*Instructions to follow*
Reproduce each line from the first in the data through the line that contains "return np.array(points, float)" exactly; give nothing else.

Rows from a 3D modeling dataset
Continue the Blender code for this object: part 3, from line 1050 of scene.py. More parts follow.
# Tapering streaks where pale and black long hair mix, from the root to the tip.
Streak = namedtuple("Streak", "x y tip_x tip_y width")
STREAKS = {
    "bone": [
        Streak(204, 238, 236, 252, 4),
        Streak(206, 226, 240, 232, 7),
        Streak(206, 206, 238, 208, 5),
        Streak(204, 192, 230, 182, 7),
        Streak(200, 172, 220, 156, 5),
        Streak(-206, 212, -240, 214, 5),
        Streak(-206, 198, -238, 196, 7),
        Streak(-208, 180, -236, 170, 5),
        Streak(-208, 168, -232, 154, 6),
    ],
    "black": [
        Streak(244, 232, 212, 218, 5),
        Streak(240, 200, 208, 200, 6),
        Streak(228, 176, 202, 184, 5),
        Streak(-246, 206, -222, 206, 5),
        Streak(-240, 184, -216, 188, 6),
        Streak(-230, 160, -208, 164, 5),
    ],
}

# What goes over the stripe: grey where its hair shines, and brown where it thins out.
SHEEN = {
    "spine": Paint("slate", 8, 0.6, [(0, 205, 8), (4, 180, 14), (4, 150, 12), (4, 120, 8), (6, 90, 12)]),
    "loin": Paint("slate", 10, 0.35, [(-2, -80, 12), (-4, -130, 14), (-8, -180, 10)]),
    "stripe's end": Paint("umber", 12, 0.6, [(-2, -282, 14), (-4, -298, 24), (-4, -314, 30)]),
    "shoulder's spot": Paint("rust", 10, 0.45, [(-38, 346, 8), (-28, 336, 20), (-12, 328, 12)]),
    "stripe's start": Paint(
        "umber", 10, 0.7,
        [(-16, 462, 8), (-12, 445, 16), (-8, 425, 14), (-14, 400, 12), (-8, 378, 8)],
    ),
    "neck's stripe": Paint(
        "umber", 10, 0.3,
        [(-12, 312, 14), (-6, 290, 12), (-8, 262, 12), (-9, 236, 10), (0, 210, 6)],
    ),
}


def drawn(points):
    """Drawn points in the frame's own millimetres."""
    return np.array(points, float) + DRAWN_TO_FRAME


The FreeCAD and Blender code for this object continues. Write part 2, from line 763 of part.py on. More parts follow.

*Answer below*
Continue the Blender code for this object: part 3, from line 1050 of scene.py. More parts follow.
# Tapering streaks where pale and black long hair mix, from the root to the tip.
Streak = namedtuple("Streak", "x y tip_x tip_y width")
STREAKS = {
    "bone": [
        Streak(204, 238, 236, 252, 4),
        Streak(206, 226, 240, 232, 7),
        Streak(206, 206, 238, 208, 5),
        Streak(204, 192, 230, 182, 7),
        Streak(200, 172, 220, 156, 5),
        Streak(-206, 212, -240, 214, 5),
        Streak(-206, 198, -238, 196, 7),
        Streak(-208, 180, -236, 170, 5),
        Streak(-208, 168, -232, 154, 6),
    ],
    "black": [
        Streak(244, 232, 212, 218, 5),
        Streak(240, 200, 208, 200, 6),
        Streak(228, 176, 202, 184, 5),
        Streak(-246, 206, -222, 206, 5),
        Streak(-240, 184, -216, 188, 6),
        Streak(-230, 160, -208, 164, 5),
    ],
}

# What goes over the stripe: grey where its hair shines, and brown where it thins out.
SHEEN = {
    "spine": Paint("slate", 8, 0.6, [(0, 205, 8), (4, 180, 14), (4, 150, 12), (4, 120, 8), (6, 90, 12)]),
    "loin": Paint("slate", 10, 0.35, [(-2, -80, 12), (-4, -130, 14), (-8, -180, 10)]),
    "stripe's end": Paint("umber", 12, 0.6, [(-2, -282, 14), (-4, -298, 24), (-4, -314, 30)]),
    "shoulder's spot": Paint("rust", 10, 0.45, [(-38, 346, 8), (-28, 336, 20), (-12, 328, 12)]),
    "stripe's start": Paint(
        "umber", 10, 0.7,
        [(-16, 462, 8), (-12, 445, 16), (-8, 425, 14), (-14, 400, 12), (-8, 378, 8)],
    ),
    "neck's stripe": Paint(
        "umber", 10, 0.3,
        [(-12, 312, 14), (-6, 290, 12), (-8, 262, 12), (-9, 236, 10), (0, 210, 6)],
    ),
}


def drawn(points):
    """Drawn points in the frame's own millimetres."""
    return np.array(points, float) + DRAWN_TO_FRAME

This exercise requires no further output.